WHAT NEEDS TO BE DONE => The data below is to be returned in full and exactly.
:::
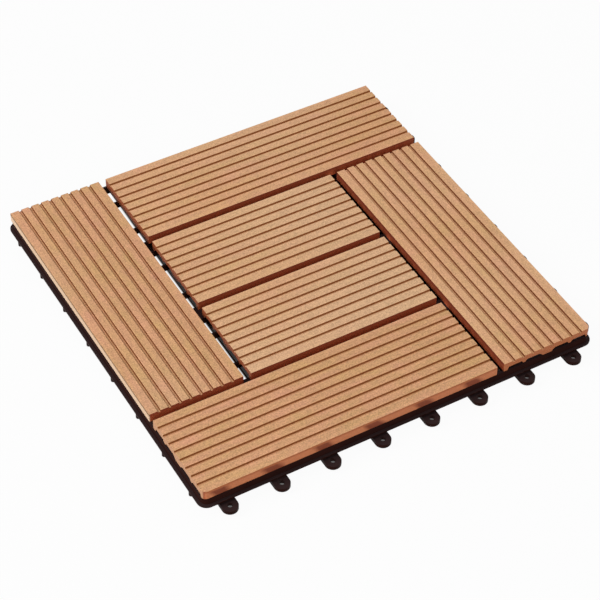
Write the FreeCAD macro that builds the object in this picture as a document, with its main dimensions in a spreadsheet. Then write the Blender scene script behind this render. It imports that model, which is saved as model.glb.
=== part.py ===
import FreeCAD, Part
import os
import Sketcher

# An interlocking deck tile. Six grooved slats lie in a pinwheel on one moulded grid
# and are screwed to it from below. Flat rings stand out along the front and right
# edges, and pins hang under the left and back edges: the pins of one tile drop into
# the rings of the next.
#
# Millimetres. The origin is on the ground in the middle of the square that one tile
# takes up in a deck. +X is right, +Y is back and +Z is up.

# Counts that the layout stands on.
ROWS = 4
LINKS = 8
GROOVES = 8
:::
RESPONSE BELOW =>
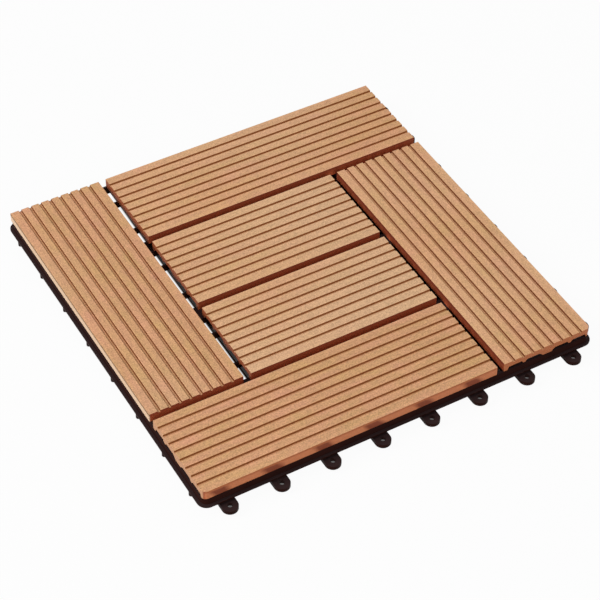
Write the FreeCAD macro that builds the object in this picture as a document, with its main dimensions in a spreadsheet. Then write the Blender scene script behind this render. It imports that model, which is saved as model.glb.
=== part.py ===
import FreeCAD, Part
import os
import Sketcher

# An interlocking deck tile. Six grooved slats lie in a pinwheel on one moulded grid
# and are screwed to it from below. Flat rings stand out along the front and right
# edges, and pins hang under the left and back edges: the pins of one tile drop into
# the rings of the next.
#
# Millimetres. The origin is on the ground in the middle of the square that one tile
# takes up in a deck. +X is right, +Y is back and +Z is up.

# Counts that the layout stands on.
ROWS = 4
LINKS = 8
GROOVES = 8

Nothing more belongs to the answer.